→ **What to work on**:
Write out the full listing again, exactly as it stands.

— start Dataset section —

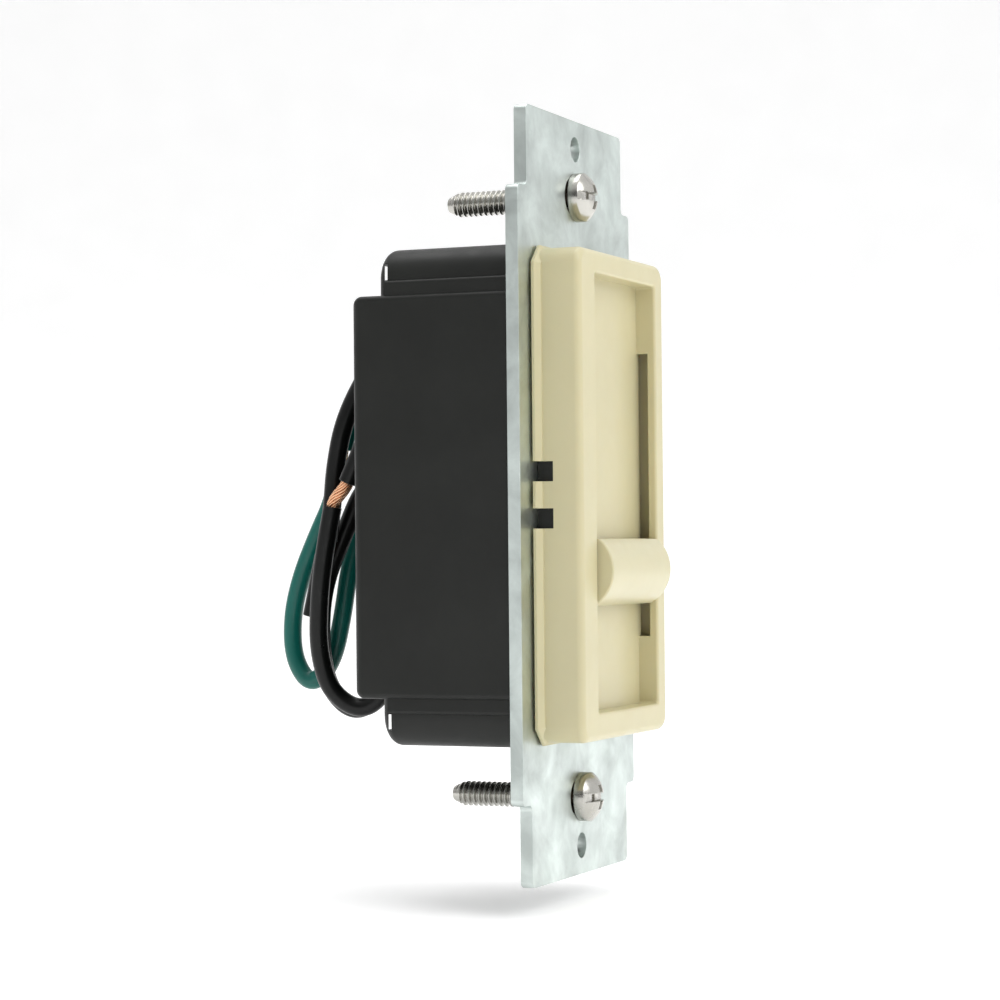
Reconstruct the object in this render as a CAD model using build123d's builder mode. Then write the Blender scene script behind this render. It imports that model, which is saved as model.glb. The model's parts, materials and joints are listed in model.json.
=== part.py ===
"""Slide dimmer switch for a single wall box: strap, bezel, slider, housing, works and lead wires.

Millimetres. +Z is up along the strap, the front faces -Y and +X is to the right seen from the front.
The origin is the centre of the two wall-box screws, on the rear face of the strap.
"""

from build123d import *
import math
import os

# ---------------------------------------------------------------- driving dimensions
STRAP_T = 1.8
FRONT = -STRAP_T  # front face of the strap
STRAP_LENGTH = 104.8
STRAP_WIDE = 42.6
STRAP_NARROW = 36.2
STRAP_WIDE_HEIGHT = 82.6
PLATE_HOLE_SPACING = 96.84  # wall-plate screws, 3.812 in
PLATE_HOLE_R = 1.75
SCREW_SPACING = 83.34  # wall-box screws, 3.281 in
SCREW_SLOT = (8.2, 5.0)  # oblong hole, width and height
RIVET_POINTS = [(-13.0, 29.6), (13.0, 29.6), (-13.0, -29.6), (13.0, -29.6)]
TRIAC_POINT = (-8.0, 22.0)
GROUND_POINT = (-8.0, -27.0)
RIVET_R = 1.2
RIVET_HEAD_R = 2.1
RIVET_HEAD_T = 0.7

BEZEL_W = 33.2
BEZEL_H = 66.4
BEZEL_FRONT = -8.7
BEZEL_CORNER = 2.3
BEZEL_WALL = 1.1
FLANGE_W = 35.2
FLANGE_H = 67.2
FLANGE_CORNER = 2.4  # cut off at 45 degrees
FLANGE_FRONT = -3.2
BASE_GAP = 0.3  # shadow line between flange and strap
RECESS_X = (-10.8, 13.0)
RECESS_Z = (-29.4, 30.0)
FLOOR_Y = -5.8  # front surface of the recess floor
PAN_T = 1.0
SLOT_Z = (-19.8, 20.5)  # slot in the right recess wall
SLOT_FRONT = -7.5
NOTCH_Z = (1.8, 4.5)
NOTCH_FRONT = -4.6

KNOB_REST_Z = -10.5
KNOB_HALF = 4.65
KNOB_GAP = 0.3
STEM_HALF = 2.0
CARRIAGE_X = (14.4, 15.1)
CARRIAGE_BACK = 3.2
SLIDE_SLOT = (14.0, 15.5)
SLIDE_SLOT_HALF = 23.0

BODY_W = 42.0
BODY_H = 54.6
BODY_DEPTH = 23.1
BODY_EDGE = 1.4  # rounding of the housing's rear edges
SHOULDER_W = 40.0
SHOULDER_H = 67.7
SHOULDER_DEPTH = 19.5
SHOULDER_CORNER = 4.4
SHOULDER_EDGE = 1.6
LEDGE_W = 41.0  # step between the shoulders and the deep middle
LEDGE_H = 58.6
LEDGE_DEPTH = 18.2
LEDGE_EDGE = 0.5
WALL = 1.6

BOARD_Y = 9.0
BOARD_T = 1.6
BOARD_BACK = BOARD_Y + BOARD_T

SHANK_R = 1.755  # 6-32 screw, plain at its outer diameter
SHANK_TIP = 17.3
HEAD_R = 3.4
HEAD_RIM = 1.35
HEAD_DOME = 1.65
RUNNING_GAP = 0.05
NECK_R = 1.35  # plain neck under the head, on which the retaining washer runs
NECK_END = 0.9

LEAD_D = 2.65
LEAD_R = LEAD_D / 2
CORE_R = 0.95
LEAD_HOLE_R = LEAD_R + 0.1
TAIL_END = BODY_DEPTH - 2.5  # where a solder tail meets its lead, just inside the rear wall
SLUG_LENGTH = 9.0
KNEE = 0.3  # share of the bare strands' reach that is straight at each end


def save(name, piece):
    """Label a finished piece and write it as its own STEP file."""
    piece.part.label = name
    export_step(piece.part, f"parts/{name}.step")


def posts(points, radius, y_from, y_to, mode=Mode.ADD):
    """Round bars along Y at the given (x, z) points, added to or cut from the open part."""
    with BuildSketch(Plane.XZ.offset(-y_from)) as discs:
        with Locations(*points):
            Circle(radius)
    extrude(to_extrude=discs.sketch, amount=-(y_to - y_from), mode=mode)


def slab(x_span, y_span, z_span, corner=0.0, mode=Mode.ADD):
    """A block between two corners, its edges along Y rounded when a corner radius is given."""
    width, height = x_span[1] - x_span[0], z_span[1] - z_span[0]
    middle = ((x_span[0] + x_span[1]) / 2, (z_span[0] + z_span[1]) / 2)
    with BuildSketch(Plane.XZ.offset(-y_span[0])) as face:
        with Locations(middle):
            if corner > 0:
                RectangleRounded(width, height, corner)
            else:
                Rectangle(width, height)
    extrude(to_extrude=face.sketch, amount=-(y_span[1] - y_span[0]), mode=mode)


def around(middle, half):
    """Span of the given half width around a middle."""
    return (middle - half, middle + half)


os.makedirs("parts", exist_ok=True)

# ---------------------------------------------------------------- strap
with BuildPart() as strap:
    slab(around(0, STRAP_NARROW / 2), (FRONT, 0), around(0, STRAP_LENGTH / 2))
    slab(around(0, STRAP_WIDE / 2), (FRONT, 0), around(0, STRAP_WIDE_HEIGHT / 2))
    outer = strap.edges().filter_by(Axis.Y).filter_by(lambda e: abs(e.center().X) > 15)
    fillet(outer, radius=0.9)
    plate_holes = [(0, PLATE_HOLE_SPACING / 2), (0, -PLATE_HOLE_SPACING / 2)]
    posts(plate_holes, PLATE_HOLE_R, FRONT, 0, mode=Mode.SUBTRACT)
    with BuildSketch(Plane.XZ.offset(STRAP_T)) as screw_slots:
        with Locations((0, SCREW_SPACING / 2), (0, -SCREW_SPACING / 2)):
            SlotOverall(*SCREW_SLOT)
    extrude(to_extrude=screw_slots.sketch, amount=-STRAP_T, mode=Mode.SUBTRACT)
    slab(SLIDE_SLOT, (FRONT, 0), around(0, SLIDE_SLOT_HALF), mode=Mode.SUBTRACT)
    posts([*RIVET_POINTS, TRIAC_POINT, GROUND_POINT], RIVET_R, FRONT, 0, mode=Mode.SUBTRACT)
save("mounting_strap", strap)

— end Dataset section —

→ **Task response**:
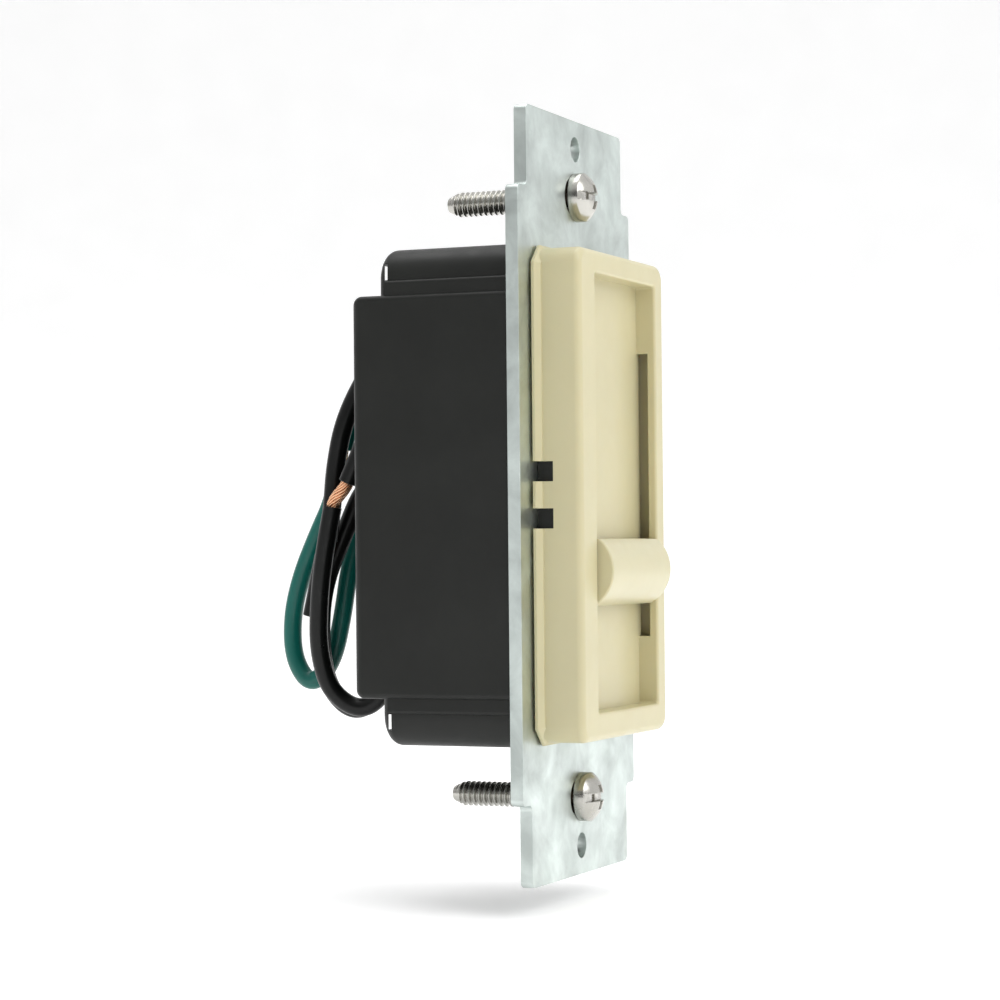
Reconstruct the object in this render as a CAD model using build123d's builder mode. Then write the Blender scene script behind this render. It imports that model, which is saved as model.glb. The model's parts, materials and joints are listed in model.json.
=== part.py ===
"""Slide dimmer switch for a single wall box: strap, bezel, slider, housing, works and lead wires.

Millimetres. +Z is up along the strap, the front faces -Y and +X is to the right seen from the front.
The origin is the centre of the two wall-box screws, on the rear face of the strap.
"""

from build123d import *
import math
import os

# ---------------------------------------------------------------- driving dimensions
STRAP_T = 1.8
FRONT = -STRAP_T  # front face of the strap
STRAP_LENGTH = 104.8
STRAP_WIDE = 42.6
STRAP_NARROW = 36.2
STRAP_WIDE_HEIGHT = 82.6
PLATE_HOLE_SPACING = 96.84  # wall-plate screws, 3.812 in
PLATE_HOLE_R = 1.75
SCREW_SPACING = 83.34  # wall-box screws, 3.281 in
SCREW_SLOT = (8.2, 5.0)  # oblong hole, width and height
RIVET_POINTS = [(-13.0, 29.6), (13.0, 29.6), (-13.0, -29.6), (13.0, -29.6)]
TRIAC_POINT = (-8.0, 22.0)
GROUND_POINT = (-8.0, -27.0)
RIVET_R = 1.2
RIVET_HEAD_R = 2.1
RIVET_HEAD_T = 0.7

BEZEL_W = 33.2
BEZEL_H = 66.4
BEZEL_FRONT = -8.7
BEZEL_CORNER = 2.3
BEZEL_WALL = 1.1
FLANGE_W = 35.2
FLANGE_H = 67.2
FLANGE_CORNER = 2.4  # cut off at 45 degrees
FLANGE_FRONT = -3.2
BASE_GAP = 0.3  # shadow line between flange and strap
RECESS_X = (-10.8, 13.0)
RECESS_Z = (-29.4, 30.0)
FLOOR_Y = -5.8  # front surface of the recess floor
PAN_T = 1.0
SLOT_Z = (-19.8, 20.5)  # slot in the right recess wall
SLOT_FRONT = -7.5
NOTCH_Z = (1.8, 4.5)
NOTCH_FRONT = -4.6

KNOB_REST_Z = -10.5
KNOB_HALF = 4.65
KNOB_GAP = 0.3
STEM_HALF = 2.0
CARRIAGE_X = (14.4, 15.1)
CARRIAGE_BACK = 3.2
SLIDE_SLOT = (14.0, 15.5)
SLIDE_SLOT_HALF = 23.0

BODY_W = 42.0
BODY_H = 54.6
BODY_DEPTH = 23.1
BODY_EDGE = 1.4  # rounding of the housing's rear edges
SHOULDER_W = 40.0
SHOULDER_H = 67.7
SHOULDER_DEPTH = 19.5
SHOULDER_CORNER = 4.4
SHOULDER_EDGE = 1.6
LEDGE_W = 41.0  # step between the shoulders and the deep middle
LEDGE_H = 58.6
LEDGE_DEPTH = 18.2
LEDGE_EDGE = 0.5
WALL = 1.6

BOARD_Y = 9.0
BOARD_T = 1.6
BOARD_BACK = BOARD_Y + BOARD_T

SHANK_R = 1.755  # 6-32 screw, plain at its outer diameter
SHANK_TIP = 17.3
HEAD_R = 3.4
HEAD_RIM = 1.35
HEAD_DOME = 1.65
RUNNING_GAP = 0.05
NECK_R = 1.35  # plain neck under the head, on which the retaining washer runs
NECK_END = 0.9

LEAD_D = 2.65
LEAD_R = LEAD_D / 2
CORE_R = 0.95
LEAD_HOLE_R = LEAD_R + 0.1
TAIL_END = BODY_DEPTH - 2.5  # where a solder tail meets its lead, just inside the rear wall
SLUG_LENGTH = 9.0
KNEE = 0.3  # share of the bare strands' reach that is straight at each end


def save(name, piece):
    """Label a finished piece and write it as its own STEP file."""
    piece.part.label = name
    export_step(piece.part, f"parts/{name}.step")


def posts(points, radius, y_from, y_to, mode=Mode.ADD):
    """Round bars along Y at the given (x, z) points, added to or cut from the open part."""
    with BuildSketch(Plane.XZ.offset(-y_from)) as discs:
        with Locations(*points):
            Circle(radius)
    extrude(to_extrude=discs.sketch, amount=-(y_to - y_from), mode=mode)


def slab(x_span, y_span, z_span, corner=0.0, mode=Mode.ADD):
    """A block between two corners, its edges along Y rounded when a corner radius is given."""
    width, height = x_span[1] - x_span[0], z_span[1] - z_span[0]
    middle = ((x_span[0] + x_span[1]) / 2, (z_span[0] + z_span[1]) / 2)
    with BuildSketch(Plane.XZ.offset(-y_span[0])) as face:
        with Locations(middle):
            if corner > 0:
                RectangleRounded(width, height, corner)
            else:
                Rectangle(width, height)
    extrude(to_extrude=face.sketch, amount=-(y_span[1] - y_span[0]), mode=mode)


def around(middle, half):
    """Span of the given half width around a middle."""
    return (middle - half, middle + half)


os.makedirs("parts", exist_ok=True)

# ---------------------------------------------------------------- strap
with BuildPart() as strap:
    slab(around(0, STRAP_NARROW / 2), (FRONT, 0), around(0, STRAP_LENGTH / 2))
    slab(around(0, STRAP_WIDE / 2), (FRONT, 0), around(0, STRAP_WIDE_HEIGHT / 2))
    outer = strap.edges().filter_by(Axis.Y).filter_by(lambda e: abs(e.center().X) > 15)
    fillet(outer, radius=0.9)
    plate_holes = [(0, PLATE_HOLE_SPACING / 2), (0, -PLATE_HOLE_SPACING / 2)]
    posts(plate_holes, PLATE_HOLE_R, FRONT, 0, mode=Mode.SUBTRACT)
    with BuildSketch(Plane.XZ.offset(STRAP_T)) as screw_slots:
        with Locations((0, SCREW_SPACING / 2), (0, -SCREW_SPACING / 2)):
            SlotOverall(*SCREW_SLOT)
    extrude(to_extrude=screw_slots.sketch, amount=-STRAP_T, mode=Mode.SUBTRACT)
    slab(SLIDE_SLOT, (FRONT, 0), around(0, SLIDE_SLOT_HALF), mode=Mode.SUBTRACT)
    posts([*RIVET_POINTS, TRIAC_POINT, GROUND_POINT], RIVET_R, FRONT, 0, mode=Mode.SUBTRACT)
save("mounting_strap", strap)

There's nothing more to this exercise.